A debate about cost-benefit tests is complicated by the utility’s growing surplus of generation and distribution capacity.
Missouri’s largest electric utility is defending an ambitious energy efficiency proposal against criticism that it doesn’t deliver enough benefits to customers.
Ameren Missouri filed plans for six-year, $551 million efficiency program in June that includes 15 new programs to help participants conserve energy.
The state’s ratepayer advocate says the plan doesn’t do enough for other customers and could sour the public on energy efficiency programs altogether.
“You have to look at this on a larger level: What does the company need? What are we, the ratepayers, getting out of it?” said Geoff Marke, chief economist with the Missouri Office of Public Counsel, which represents ratepayers.
At the heart of the disagreement are conflicting views on how to assess the proposal’s benefits. The utility says they exceed a bar set by the 2009 Missouri Energy Efficiency Investment Act, and clean energy advocates agree.
“Ameren Missouri has proposed a forward-thinking efficiency portfolio,” said Andrew Linhares, an attorney with Renew Missouri.
The debate is complicated by the utility’s surplus capacity for generating and delivering electricity — its peak load has fallen 13 percent this decade and is now smaller than it was at the bottom of the recession.
Related: Advocates, utilities challenge cost-benefit formulas for efficiency
Ameren’s plan is larger than the two preceding it. It would run for six years instead of three and adds 15 new efficiency benefits as well as demand-response options. It aims to reduce electricity sales by an average of 1.1 percent each year.

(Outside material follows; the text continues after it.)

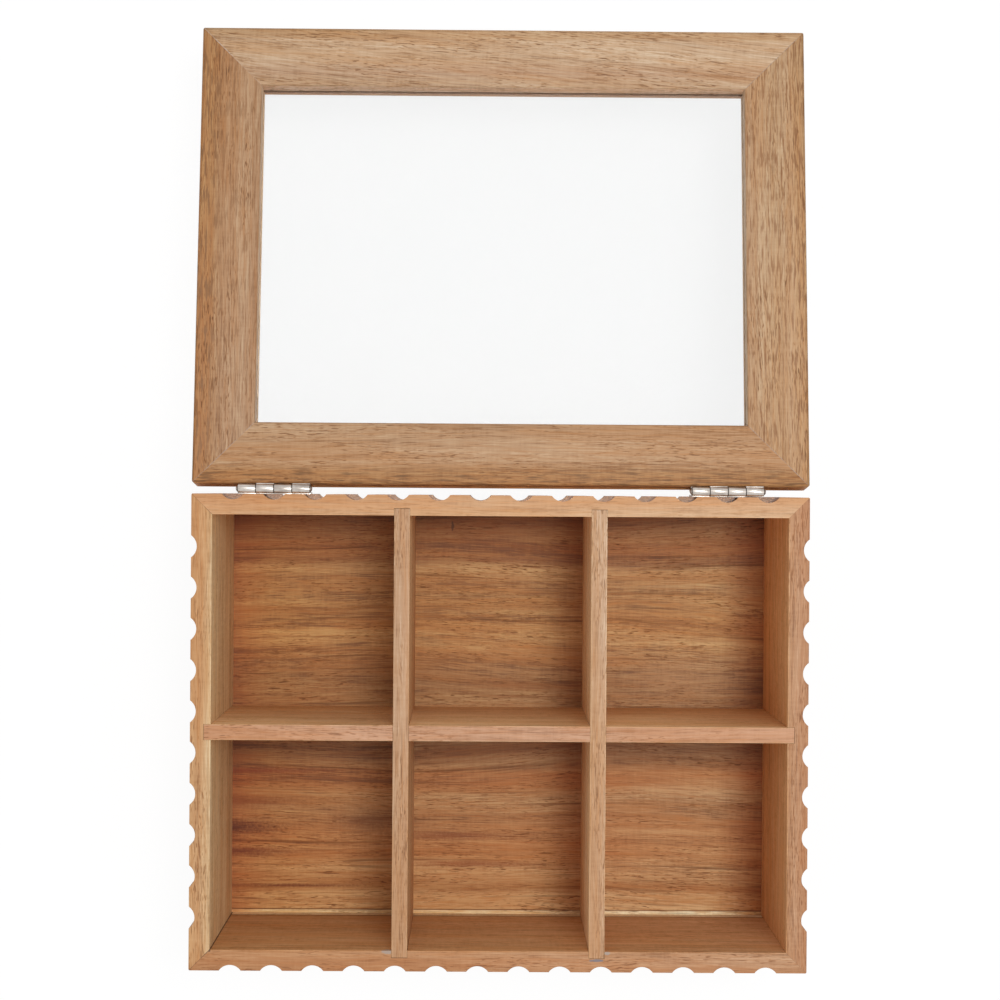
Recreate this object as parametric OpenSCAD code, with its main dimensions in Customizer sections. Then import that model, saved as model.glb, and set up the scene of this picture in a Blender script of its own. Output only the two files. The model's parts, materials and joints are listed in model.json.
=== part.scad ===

About $50 million would go toward overhauling options for low-income housing, which have mostly been limited to easily installed features like low-flow faucets, pipe wrap and LED lights. Ameren wants to offer subsidies for deeper efficiency improvements like insulation and more-efficient heating and cooling equipment.
The Missouri Energy Efficiency Investment Act., which doesn’t require but regulates plans like Ameren’s, calls for using a cost-benefit test known as the Total Resource Cost test. Using that formula, Ameren estimates the portfolio of programs will yield $1.75 in benefits for every dollar spent.
A more conservative formula known as the Ratepayer Impact Measure test showed Ameren’s programs would produce $1.03 in benefits per dollar spent. The Total Resource test generally includes more benefits, such as reduced pollution. The Ratepayer Impact test includes more categories of cost, including reduced sales resulting from greater efficiency and the costs of efficiency incentives, according to the Environmental Protection Agency.
Marke isn’t convinced. He said cost-benefit tests are easily manipulated and therefore of limited value. The true test, he said, is whether customers will save money. In this case, Marke said that won’t happen until at least until 2034, the first year that Ameren projects its energy efficiency investments would allow it to forego spending on new generation capacity.
The utility, on the other hand, stands to benefit mightily, he said. Missouri’s efficiency law allows utilities compensation for lost revenues resulting from decreased sales, and earnings on efficiency expenditures similar to what they are allowed for investments in power plants and transmission lines. And if it meets an energy reduction target it has set for itself, it earns a bonus.
Like many utilities in these days of declining demand, Ameren owns the capacity to produce more power than its customers wish to buy. That gap resulted in part from the 2016 loss of Ameren’s largest customer, an aluminum smelter in southeast Missouri that accounted for about 10 percent of its load.
The gap will only grow wider over the next two years with the activation of the approximately 700 megawatts of wind power that Ameren is now developing, largely to comply with Missouri’s renewable energy standard. The company recently forecast load growth of a modest 0.3 percent yearly through 2037.
Missouri Public Service Commission staff have echoed Marke’s criticism in their reports to regulators who will ultimately make the decision.
Despite the company’s surplus capacity, the company and clean energy advocates say efficiency programs produce other benefits recognized by the Total Resource Cost test described in Missouri’s efficiency law.
“(PSC) staff and OPC are now proposing another way of assessing customer benefits and the cost-effectiveness of programs,” said Linhares of Renew Missouri.
Marke warned that Iowa and Illinois have seen backlash to ambitious energy efficiency spending, and said Missouri faces that risk, too, if regulators approve the Ameren plan.
“Iowa is a good example of a state that pushes aggressively on energy efficiency,” he said, “but it got to the point where customers’ bills were consistently going up, and they rolled back energy efficiency.”
The Iowa Legislature passed a law this year capping spending on utility-sponsored efficiency programs.
Iowa isn’t representative of what’s happening around the country, though, according to Annie Gilleo, senior manager for state policy for the American Council for an Energy Efficient Economy.
Other states are “really going for it,” she said. New York recently set a 3 percent annual efficiency goal, and New Jersey a 2 percent annual goal.
Missouri’s Public Service Commission is expected to make a decision sometime in October.